To work with Excel you have to create an Excel ComObject. Then you can get the content of your file, replace the semicolons with tabs, pipe to Clip, and paste right into Excel (after creating a workbook and formatting the 12 columns that you need). Should be pretty simple:
$Excel = New-Object -ComObject Excel.Application
$Excel.Visible = $true
$FileList = #("C:\Temp\AcctsLog.txt","C:\Temp\SecondFile.txt","C:\Temp\ThirdFile.txt")

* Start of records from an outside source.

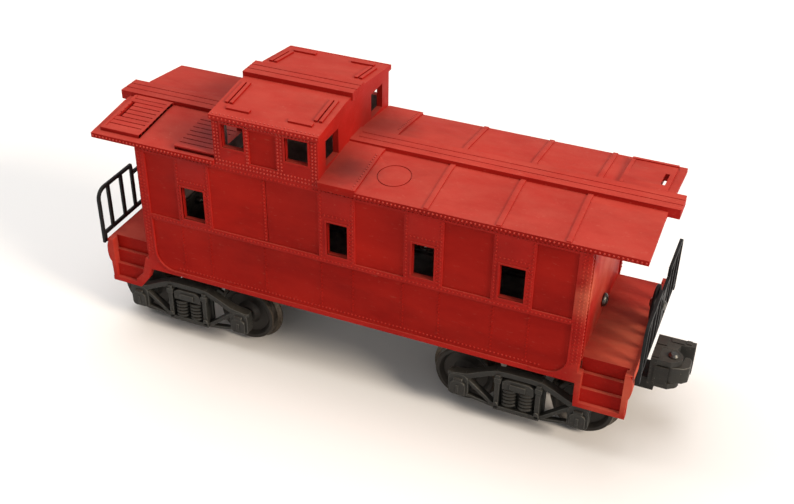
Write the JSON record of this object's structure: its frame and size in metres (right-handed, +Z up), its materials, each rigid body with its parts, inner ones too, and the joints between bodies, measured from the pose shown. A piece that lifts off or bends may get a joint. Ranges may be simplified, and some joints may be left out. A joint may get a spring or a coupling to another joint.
{
  "type": "model caboose",
  "caption": "Model railway caboose: hollow moulded shell with cupola and end steps on a stamped frame, swivelling trucks, spinning wheels and one knuckle coupler.",
  "frame": {"origin": "middle of the overall bounding box, at the bottom of the wheel flanges", "axes": "+X along the car towards the coupler end, +Y towards the car's left side, +Z up"},
  "size_m": [0.2, 0.0556, 0.0968],
  "materials": {
    "body_red": "moulded, dusty satin",
    "black_steel": "blackened",
    "steel": "dull plated",
    "casting": "chemically blackened die casting, dusty",
    "wheel": "blackened, worn brown on the tread",
    "brass": "tarnished",
    "lamp_glass": "clear",
    "fibre": "vulcanised fibre"
  },
  "bodies": {
    "car": {"body_shell": "body_red", "underframe": "steel", "coupler_end_screw": "steel", "plain_end_screw": "steel", "coupler_end_railing": "black_steel", "plain_end_railing": "black_steel", "brake_wheel_pin": "black_steel", "lamp_bracket": "steel", "lamp_socket": "brass", "lamp_base": "brass", "lamp_glass": "lamp_glass", "lamp_contact": "brass", "front_truck_pivot_stud": "steel", "front_truck_pivot_clip": "steel", "rear_truck_pivot_stud": "steel", "rear_truck_pivot_clip": "steel"},
    "brake_wheel": {"brake_wheel": "black_steel"},
    "front_truck": {"front_truck_bolster": "casting", "front_truck_side_frame_left": "casting", "front_truck_side_frame_right": "casting", "front_truck_inner_axle": "steel", "front_truck_outer_axle": "steel", "coupler_head": "casting", "knuckle_pin": "steel", "armature_pin": "steel"},
    "rear_truck": {"rear_truck_bolster": "casting", "rear_truck_side_frame_left": "casting", "rear_truck_side_frame_right": "casting", "rear_truck_inner_axle": "steel", "rear_truck_outer_axle": "steel", "pickup_plate": "fibre"},
    "knuckle": {"knuckle": "casting"},
    "armature_plate": {"armature_plate": "steel"},
    "pickup_arm": {"pickup_arm": "steel", "pickup_roller_pin": "steel"},
    "pickup_roller": {"pickup_roller": "brass"},
    "front_truck_inner_left_wheel": {"front_truck_inner_left_wheel": "wheel"},
    "front_truck_inner_right_wheel": {"front_truck_inner_right_wheel": "wheel"},
    "front_truck_outer_left_wheel": {"front_truck_outer_left_wheel": "wheel"},
    "front_truck_outer_right_wheel": {"front_truck_outer_right_wheel": "wheel"},
    "rear_truck_inner_left_wheel": {"rear_truck_inner_left_wheel": "wheel"},
    "rear_truck_inner_right_wheel": {"rear_truck_inner_right_wheel": "wheel"},
    "rear_truck_outer_left_wheel": {"rear_truck_outer_left_wheel": "wheel"},
    "rear_truck_outer_right_wheel": {"rear_truck_outer_right_wheel": "wheel"}
  },
  "joints": [
    {"name": "brake_wheel_spin", "type": "hinge", "parent": "car", "child": "brake_wheel", "pos_m": [0.08645, 0, 0.0436], "axis": [1, 0, 0], "continuous": true},
    {"name": "front_truck_swivel", "type": "hinge", "parent": "car", "child": "front_truck", "pos_m": [0.05145, 0, 0.02], "axis": [0, 0, 1], "range_deg": [-9, 9]},
    {"name": "rear_truck_swivel", "type": "hinge", "parent": "car", "child": "rear_truck", "pos_m": [-0.06805, 0, 0.02], "axis": [0, 0, 1], "range_deg": [-9, 9]},
    {"name": "front_truck_inner_left_wheel_spin", "type": "hinge", "parent": "front_truck", "child": "front_truck_inner_left_wheel", "pos_m": [0.0317, 0, 0.0118], "axis": [0, 1, 0], "continuous": true},
    {"name": "front_truck_inner_right_wheel_spin", "type": "hinge", "parent": "front_truck", "child": "front_truck_inner_right_wheel", "pos_m": [0.0317, 0, 0.0118], "axis": [0, 1, 0], "continuous": true},
    {"name": "front_truck_outer_left_wheel_spin", "type": "hinge", "parent": "front_truck", "child": "front_truck_outer_left_wheel", "pos_m": [0.0712, 0, 0.0118], "axis": [0, 1, 0], "continuous": true},
    {"name": "front_truck_outer_right_wheel_spin", "type": "hinge", "parent": "front_truck", "child": "front_truck_outer_right_wheel", "pos_m": [0.0712, 0, 0.0118], "axis": [0, 1, 0], "continuous": true},
    {"name": "rear_truck_inner_left_wheel_spin", "type": "hinge", "parent": "rear_truck", "child": "rear_truck_inner_left_wheel", "pos_m": [-0.0483, 0, 0.0118], "axis": [0, 1, 0], "continuous": true},
    {"name": "rear_truck_inner_right_wheel_spin", "type": "hinge", "parent": "rear_truck", "child": "rear_truck_inner_right_wheel", "pos_m": [-0.0483, 0, 0.0118], "axis": [0, 1, 0], "continuous": true},
    {"name": "rear_truck_outer_left_wheel_spin", "type": "hinge", "parent": "rear_truck", "child": "rear_truck_outer_left_wheel", "pos_m": [-0.0878, 0, 0.0118], "axis": [0, 1, 0], "continuous": true},
    {"name": "rear_truck_outer_right_wheel_spin", "type": "hinge", "parent": "rear_truck", "child": "rear_truck_outer_right_wheel", "pos_m": [-0.0878, 0, 0.0118], "axis": [0, 1, 0], "continuous": true},
    {"name": "knuckle_swing", "type": "hinge", "parent": "front_truck", "child": "knuckle", "pos_m": [0.09435, -0.0027, 0.0221], "axis": [0, 0, 1], "range_deg": [-35, 0]},
    {"name": "armature_swing", "type": "hinge", "parent": "front_truck", "child": "armature_plate", "pos_m": [0.07845, 0, 0.0102], "axis": [0, 1, 0], "range_deg": [-5, 0], "stiffness_Nm_per_rad": 0.004, "springref_deg": 5.73},
    {"name": "pickup_arm_swing", "type": "hinge", "parent": "rear_truck", "child": "pickup_arm", "pos_m": [-0.07555, 0, 0.0101], "axis": [0, 1, 0], "range_deg": [-9, 0], "stiffness_Nm_per_rad": 0.005, "springref_deg": 5.73},
    {"name": "pickup_roller_spin", "type": "hinge", "parent": "pickup_arm", "child": "pickup_roller", "pos_m": [-0.06255, 0, 0.0043], "axis": [0, 1, 0], "continuous": true}
  ]
}
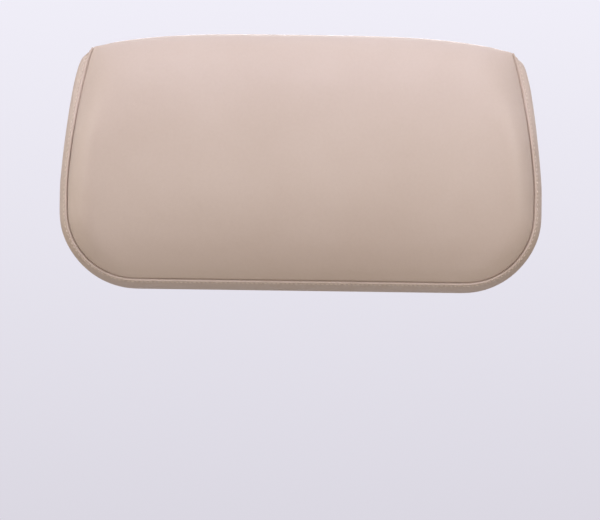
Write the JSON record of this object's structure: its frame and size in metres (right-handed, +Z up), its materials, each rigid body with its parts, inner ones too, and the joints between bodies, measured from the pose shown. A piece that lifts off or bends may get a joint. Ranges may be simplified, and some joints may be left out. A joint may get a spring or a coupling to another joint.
{
  "type": "chair headrest attachment",
  "caption": "Wide upholstered chair headrest with a banded edge, tilting on a bent steel post frame that slides in a guide housing bolted behind the backrest.",
  "frame": {"origin": "centre of the four mounting holes, on the rubber face that lies against the rear of the backrest", "axes": "+Z up, -Y forward to the sitter and out of the mounting face, +X across the pad to the viewer's right"},
  "size_m": [0.44, 0.138, 0.233],
  "materials": {
    "leather": "smooth, fine grain",
    "rear_leather": "smooth",
    "foam": "moulded foam",
    "wadding": "fibre wadding",
    "plywood": "moulded plywood",
    "post_steel": "satin",
    "plate_steel": "satin black",
    "zinc": "zinc plated",
    "spring_steel": "oiled",
    "rubber": "matte",
    "housing_plastic": "fine texture",
    "nylon": "smooth",
    "clamp_plastic": "glass filled"
  },
  "bodies": {
    "chair_side": {"backrest_pad": "rubber", "base_plate": "plate_steel", "guide_housing": "housing_plastic", "housing_cover": "housing_plastic", "housing_screws": "zinc", "cover_screws": "zinc", "guide_sleeve_left": "nylon", "guide_sleeve_right": "nylon", "detent_spring": "spring_steel", "button_spring": "spring_steel"},
    "button": {"release_button": "housing_plastic"},
    "posts": {"post_frame": "post_steel", "stop_clips": "spring_steel"},
    "pad": {"pad_board": "plywood", "pivot_block_left": "clamp_plastic", "pivot_block_right": "clamp_plastic", "pivot_cap_left": "clamp_plastic", "pivot_cap_right": "clamp_plastic", "friction_bush_left": "nylon", "friction_bush_right": "nylon", "clamp_screws": "zinc", "board_tee_nuts": "zinc", "foam_core": "foam", "wadding_layer": "wadding", "front_cover": "leather", "border_band": "leather", "rear_cover": "rear_leather", "slot_bezel_left": "nylon", "slot_bezel_right": "nylon", "rear_cover_clips": "nylon"}
  },
  "joints": [
    {"name": "height_slide", "type": "slide", "parent": "chair_side", "child": "posts", "axis": [0, 0, 1], "range_m": [0, 0.06], "deforming": ["detent_spring"]},
    {"name": "pad_tilt", "type": "hinge", "parent": "posts", "child": "pad", "pos_m": [0, -0.06, 0.07], "axis": [-1, 0, 0], "range_deg": [0, 30]},
    {"name": "button_press", "type": "slide", "parent": "chair_side", "child": "button", "axis": [1, 0, 0], "range_m": [0, 0.0035], "stiffness_N_per_m": 800, "springref_m": -0.003, "deforming": ["button_spring", "detent_spring"]}
  ]
}
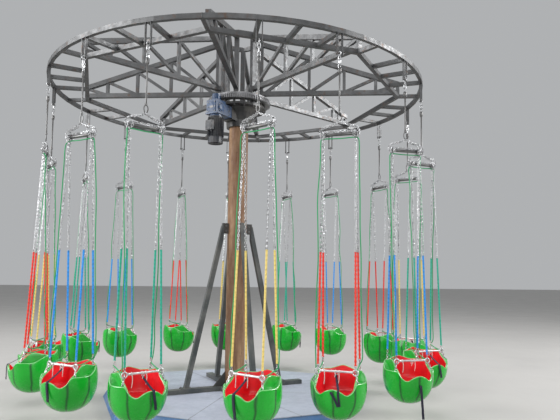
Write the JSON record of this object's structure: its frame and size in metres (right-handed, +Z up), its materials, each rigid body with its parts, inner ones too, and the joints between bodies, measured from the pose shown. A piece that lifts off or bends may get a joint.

ForEach($File in $FileList){
[void]$Excel.Workbooks.Add()
$Excel.ActiveSheet.Range("A:L").NumberFormat = '#'
(Get-Content $File) -replace ';', "`t" | Clip
$Excel.ActiveSheet.Paste()
$Excel.ActiveWorkbook.SaveAs(($File -replace "txt$","xlsx"))
$Excel.ActiveWorkbook.Close($false)
}
$Excel.Quit()
There is a simple way to maintain the leading zeroes in Excel.
Simply add this to the cell and type whatever value you need and the zeroes will be retained
For ex: If I want 0000000023
Type into a cell '0000000023
That ' symbol seems to retain the zeroes as long as you type it before the values.